保護者様とお子様の「相互作用」を軸に考えます。放任でインターネットの利用を許可するのではなく、「目的」を必ず与えてインターネット利用の許可を与えます。「目的」は何でも良いと思いますが、今回は「ゲームの攻略のためにインターネットを使用する」と設定します。許可と共に与えるのが報告書作成義務です。お子様にインターネットで調べた内容を必ず「報告書」に作成させます。例えば「ゲームタイトル」「何を見たのか」「その動機は」「何がわかったのか」「知らなかった言葉は」「その知らなかった言葉はどういった意味なのか」「その知識はどういった場面で役に立つと思うか」などです。具体的に内容を書いてもらいます。
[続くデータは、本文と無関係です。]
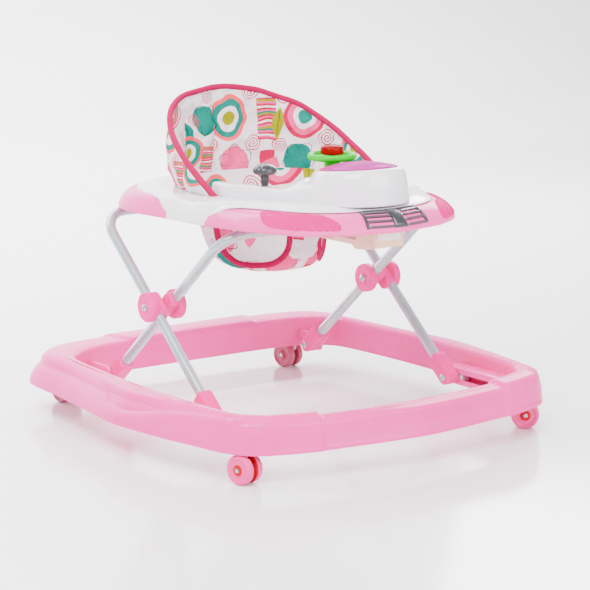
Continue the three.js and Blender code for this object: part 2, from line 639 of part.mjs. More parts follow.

お子様には保護者様を説得させる目的ではなく、ただ単に調べた内容をアウトプットしてもらうだけです。保護者様はその「報告書」をもとに質問を仕返しても良いと思います。保護者様からの質問に答えることが出来なかった場合、お子様はきっともう一度調べると思います。なぜならば、好きなゲーム内容に関してだからです。もし調べなかったのでしたら、お子様のゲームに対しての熱意がそこまではないのかなと判断できます。
また、履歴を確認します。お子様の「報告書」内容と情報源が一致しているのかを念頭に置きます。ゲーム内容と関係のないサイトを見ていたのでしたら、こちらから追求します。「ネットサーフィンなのか」「間違って広告を開いてしまったのか」「はたまた意図的なのか」などです。履歴を消してしまったのであれば、インターネット利用は禁止にします。「証拠を残さない」行動には、何かしらの後ろめたさがあると判断します。即中止、即解約します。お子様が友人関係に亀裂が入ると言い訳をしてきましたら、その友人宅に電話をして保護者様自ら、その友人自身に(友人の保護者様ではなく)解約の旨を伝えます。
インターネットの利用は諸刃の剣であるという考えがあります。しかし、私はそうは思いません。インターネットは草薙剣です。使いこなすことを考え、それに向かって努力をする。学業と同じ感覚で良いのです。間違い、修正し、向上する。英語の小学生必修化と同じように、インターネットもまずは小学生から解禁をしてみて経過観察をし、お子様に良い方向に働いているのか、悪い方向に働いているのかの判断をする。これは大人の仕事です。